Delilah Green Doesn’t Care: A Sexy Queer Romance with Emotional Heft

Could you ever date that person from your childhood? Whether they tormented you or were simply weird, someone guaranteed to make your friends’ eyes go wide? Or, perhaps more richly in this case, what does it mean for someone who’s always running away and someone who feels perpetually left behind to find themselves incapable of staying apart, even if their connection seems doomed from the start?
In her first novel for adult readers, Ashley Herring Blake (Ivy Aberdeen’s Letter to the World, Girl Made of Stars) brings a fun mix of soul searching and sexiness, friendship, and family. The women of Delilah Green Doesn’t Care tease and tempt, dig into past hurts, and scheme in secret. With multiple decades’ worth of history between them, none of them expect anything new to happen, yet they all find the ground shifting beneath their feet over the course of the book, as their relationships to one another and to some of the people they value most shift dramatically, or simply become illuminated for the first time.

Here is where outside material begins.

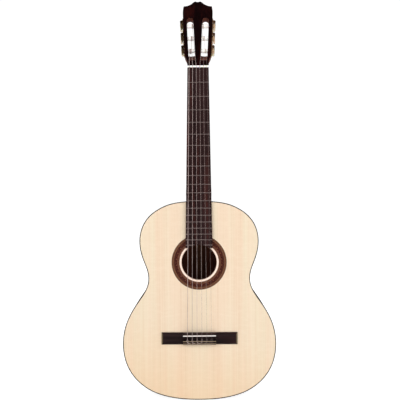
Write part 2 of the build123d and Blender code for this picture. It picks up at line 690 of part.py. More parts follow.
# ------------------------------------------------------------- machine heads
# Every piece is drawn in the tuner frame, the worm and button about the worm
# axis, which runs along Z.
TEETH = 14                  # gear teeth, one start on the worm
GEAR_R = 7.2                # pitch radius of the gear
WORM_R = 2.5                # pitch radius of the worm
CENTRES = GEAR_R + WORM_R
PITCH = 2 * pi * GEAR_R / TEETH
LEAD = PITCH / (2 * pi * WORM_R)        # slope of the thread at its pitch
WORM_CREST = 3.15
WORM_ROOT = 1.75
WORM_TURNS = 2.8
WORM_HALF_LEN = 5.8
THREAD_W = 1.25             # thread thickness at the pitch radius
FLANK = 0.2                 # clearance on each flank
PRESSURE = tan(radians(20.0))           # slope of the flanks
WORM_OUT = 4.9              # worm axis, out from the head side
GEAR_IN, GEAR_OUT = 3.4, 6.4            # gear faces, out from the head side
GAP_HALF_RUN = 2.6          # gap cutter, either side of the worm axis
SHAFT_R = 1.5
SHAFT_END = -23.0
COLLAR_R = 2.9
BUTTON_T, BUTTON_W, BUTTON_LEN = 7.2, 16.0, 18.0
BUTTON_TOP = -13.5
PLATE_T = 1.5
PLATE_Y0, PLATE_Y1 = -15.0, 90.5
PLATE_W = 17.0
LUG_R, LUG_T = 3.2, 2.0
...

Delilah Green is a queer New York City photographer trying to make her mark on the art world, and she’s doing everything from waiting tables to shooting weddings and bar mitzvahs in the meantime. Claire Sutherland is a bisexual single mom doing the best she can for her 11-year-old daughter Ruby while running the bookstore her own mother used to own in Bright Falls, Oregon. The two women reunite during a charged interaction where only one of them recognizes the other at a bar in their hometown—the one Claire never got to leave because she got pregnant at 18, and the one Delilah left at 18 and (almost) never looked back. Delilah is back to photograph the wedding of her much-loathed stepsister Astrid Parker, a.k.a. Claire’s best friend, bringing back Delilah’s memories of mean girls and a lonely childhood.
If you’ve ever snarked at cishet weddings—especially WASPs, designer clothing in inappropriate settings, and the concept of “propriety”—then come sit by Delilah Green as she narrates alternating chapters, trying to entertain herself and cash a check she badly needs while low-key hoping to ruin her step monsters’ lives. Claire, on the other hand, seems to always be the most caring person in the room (to everyone other than herself) and offers another perspective on Delilah’s past, with both her own memories and her secondhand recollections of how her best friend/Delilah’s stepsister Astrid interpreted the same events.
The book deploys beloved tropes well, making favorites like “only one bed” as much a heartbreak for one of the leads as it is an opportunity for romantic tension. The very premise of Delilah’s presence—-that she’s there to photograph two weeks’ worth of wedding festivities—-capitalizes on the growing phenomenon of fussy, overstuffed nuptials, just begging readers to snark alongside Delilah and later Claire and Iris as they pratfall and plot their way through ruining and/or saving Astrid from her wedding.
Delilah Green Doesn’t Care understands that there’s no conflict between scheming to take down a controlling partner who doesn’t respect your friend while also dreaming of—-and getting!—-swoon-worthy romance like cute dates, good sex, and so much sizzling banter. It’s always satisfying to read a queer adult romance where the leads are equally as good a fit emotionally as they are sexually, with due care paid to the writing of both aspects of their relationship. These two openly want and yearn, but they don’t quietly pine. They are women of action, who go for what they want.